Imported colorant was used in Yuan Dynasty, which contained not only cobalt, but also ferric oxide and maganese, and was used as shades of grey on the surface glaze on densely layout of patterns on bigger size wares. Domestically produced blue colorant was used mostly on small wares.











Wine pot with a peony pattern of Yuan

Density and multi-layer are the features of the patterns of Yuan porcelain. Most blue and white of Yuan have low and round stand, the bottom of stand and the inside of lids are not glazed. Most common Yuan blue and white wares are:

Plum vase (Méi Píng in Chinese) with lid—which was used as a wine pot at the beginning, at a later date as a vase and decorative ware. It has a small opening and a broad shoulder like the picture below.
Jade Pot/Spring Vase (Yù Hú Chn Píng in Chinese) its opening extends out, it has a long neck like the first picture on the upper left.

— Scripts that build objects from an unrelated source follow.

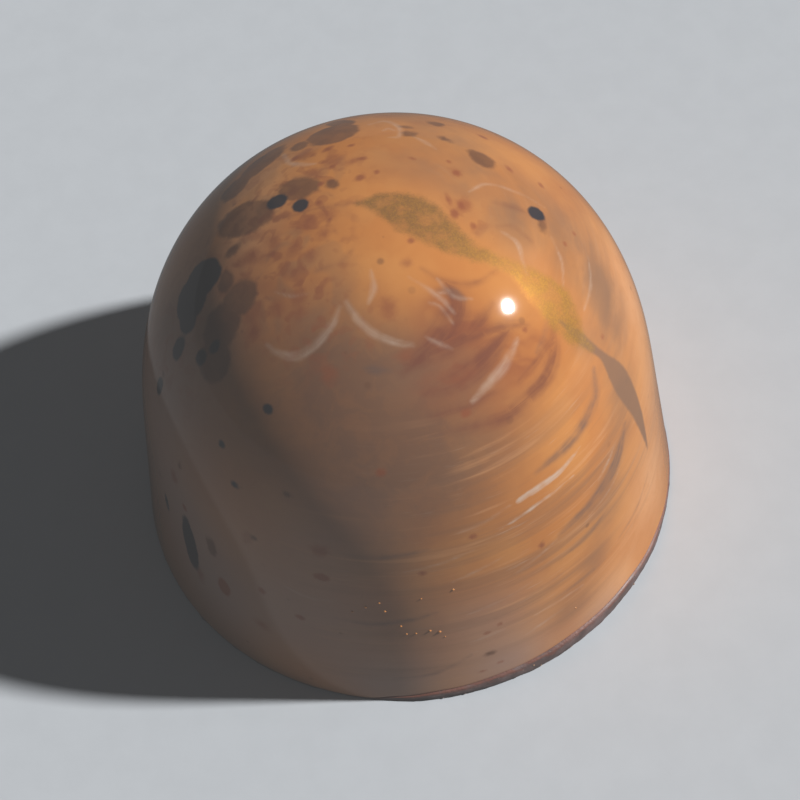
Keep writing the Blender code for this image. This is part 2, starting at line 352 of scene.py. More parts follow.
class PralineColours(bpy.types.PropertyGroup):
    """Colours of the paints and of the chocolate."""

    caramel: colour_property("Caramel", "The coat's main colour", (0.585, 0.220, 0.055))
    amber: colour_property("Amber", "The coat's brighter, yellower drift", (0.64, 0.262, 0.070))
    # Peach is painted light and painted reflection in the pale veils; in the brush marks it is paint.
    peach_and_painted_light: colour_property("Peach", "The coat's paler parts", (0.80, 0.40, 0.185))
    # Cocoa is painted shade, laid where shade falls on the front and left of the coat.
    cocoa: colour_property("Cocoa", "The coat's darker parts", (0.20, 0.098, 0.056))
    rust: colour_property("Rust", "Reddish clouds and specks", (0.29, 0.085, 0.035))
    maroon: colour_property("Maroon", "Dark red strokes", (0.19, 0.060, 0.035))
    brown: colour_property("Brown", "Drops of brown paint", (0.145, 0.062, 0.032))
    # Umber also darkens the brown veils, there partly as painted shade.
    umber: colour_property("Umber", "Brown haze, streaks and the gold stroke's tail", (0.235, 0.125, 0.072))
    slate: colour_property("Slate", "Dark strokes", (0.13, 0.090, 0.080))
    black: colour_property("Blue black", "Drops of the darkest paint", (0.026, 0.027, 0.036))
    # Painted reflection: the grey of the floor seen in the gloss, laid towards the foot.
    painted_reflection_grey: colour_property("Dusk", "Greyed paint towards the foot", (0.36, 0.29, 0.27))
    cream: colour_property("Cream", "Pale wisps", (0.66, 0.52, 0.42))
    gold: colour_property("Gold", "The stroke of gold flakes", (0.43, 0.215, 0.034))
    olive: colour_property("Olive", "The dimmer flakes between the gold ones", (0.215, 0.112, 0.040))
    chocolate: colour_property("Dark chocolate", "The closing layer", (0.085, 0.052, 0.048))
    bloom: colour_property("Bloom", "The paler scraped skin of the closing layer", (0.22, 0.15, 0.145))
    crumb: colour_property("Crumb", "Crumbs that stick to the rim", (0.42, 0.25, 0.15))


class PralineStage(bpy.types.PropertyGroup):
    """Camera, light and floor."""

    distance: size_property("Camera distance", "From the middle of the underside", 0.140)
    camera_height: angle_property("Camera height", "Above the horizon", 57.9)
    camera_roll: angle_property("Camera roll", "Turn about the line of sight", -7.4)
    aim_back: size_property("Aim", "Where the camera looks, behind the middle of the underside", 0.0044)
    lens: bpy.props.FloatProperty(name="Lens", description="Focal length", default=116.6, unit="CAMERA")
    sun_turn: angle_property("Key turn", "Where the key light stands, to the right of the front", 87.5)
    sun_height: angle_property("Key height", "Above the horizon", 39.5)
    sun_size: angle_property("Key size", "How wide the key light looks", 3.5)
    sun_strength: bpy.props.FloatProperty(name="Key strength", description="Irradiance", default=4.3)
    sky_strength: bpy.props.FloatProperty(name="Sky strength", description="Ambient light", default=0.045)
    sun_colour: colour_property("Key colour", "Colour of the key light", (1.0, 0.985, 0.96))
    sky_colour: colour_property("Sky colour", "Colour of the ambient light", (0.88, 0.94, 1.0))
    floor_colour: colour_property("Floor", "Colour of the floor", (0.545, 0.58, 0.625))
    floor_return: share_property("Floor return", "How much of its light the floor throws back up", 0.52)
    floor_mirrored: share_property("Floor mirrored", "How bright the floor looks in the coat", 0.23)
    haze: share_property("Haze", "How far the picture's darkest tones are lifted", 0.034)


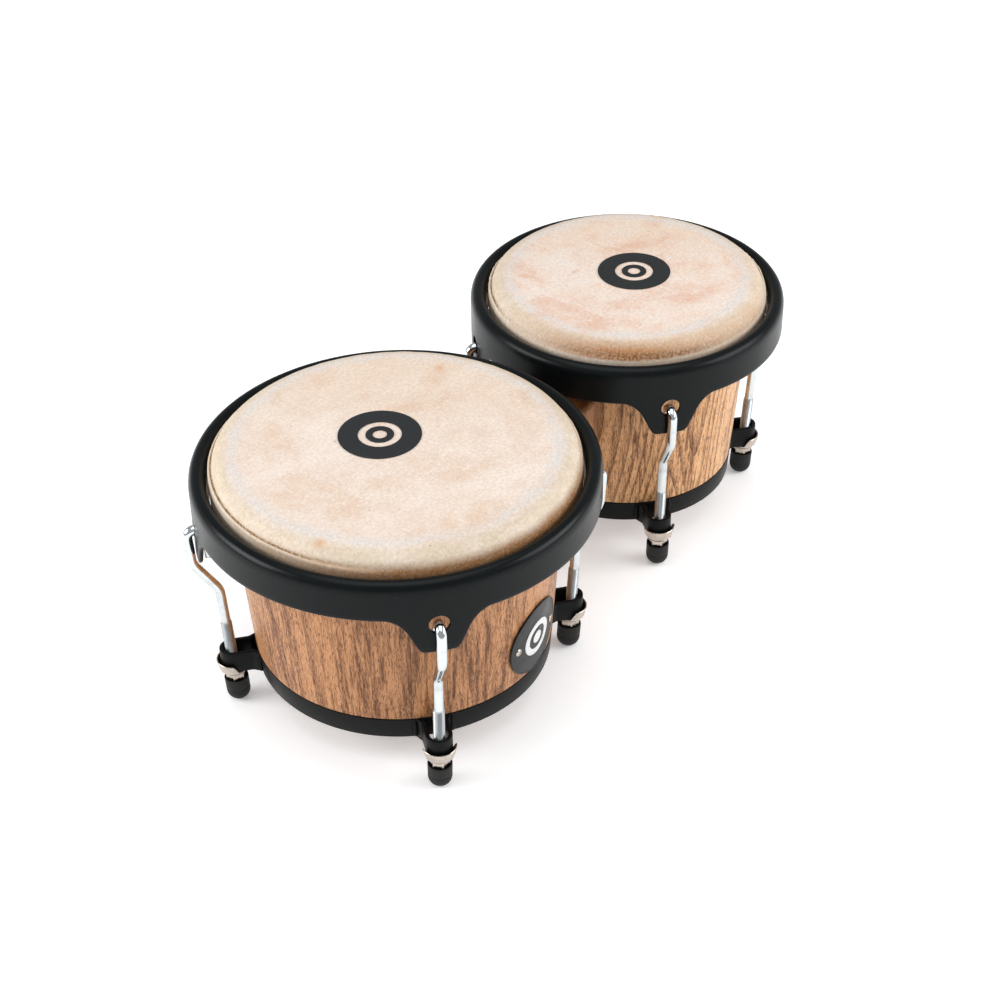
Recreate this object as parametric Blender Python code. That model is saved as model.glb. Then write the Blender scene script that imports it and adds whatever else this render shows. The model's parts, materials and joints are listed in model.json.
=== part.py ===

A jar with dragon and peony of Yuan
Ever since blue and white came into being, most production at that time in China was blue and white, for it is easier for mass production, unlike celadon, white porcelain and other single color glaze porcelain.
Section II   Underglazed Red
Jingdezhen porcelain artisans invented underglazed red in the Yuan Dynasty at the same time of blue and white. The two have been regarded as two flowers on the same stem.
To produce underglazed red, copper oxide was used as the colorant. It was difficult to produce the underglazed red, it had to be the right temperature, if the temperature was lower, the glazed would be green or coffee brown, if it was too high, the red would look difused and foggy. What you do is to apply a layer of transparent glaze over the design you have painted with copper oxide and then burn it. The underglazed red looks vivid, auspicious and joyful.
There are three ways to paint the copper red. The most difficult one is to draw lines of the design only, for the red may become foggy and it requires a strict high temperature; the second way is to leave the pattern on the white inner body and paint the copper red on the rest of the body and the third way was to paint the patterns with copper red directly. The color has to be stable for wares from the same kiln and the pattern should be clear, otherwise the product is not qualified.
This picture shows a combination of blue and white with underglazed red, a new method of production that also emerged in the Yuan Dynasty.
Section III   Glaze of Goose Egg White
This is another creation by Jingdezhen, which has a thick and heavy wall, hard inner body and fine texture; and thicker glaze, which is not transparent, the glaze is greyish white like the white of a goose egg. This product was also called “Privy Council Wares”, it was said that these producted were ordered by the “Privy Council” of the Yuan Dynasty, the highest military authority. Goose egg white glaze paved ways for the sweet white glaze of Ming Dynasty and for multi-color paints both under and above the glaze. The picture below is a sample of a vase in goose egg white glaze.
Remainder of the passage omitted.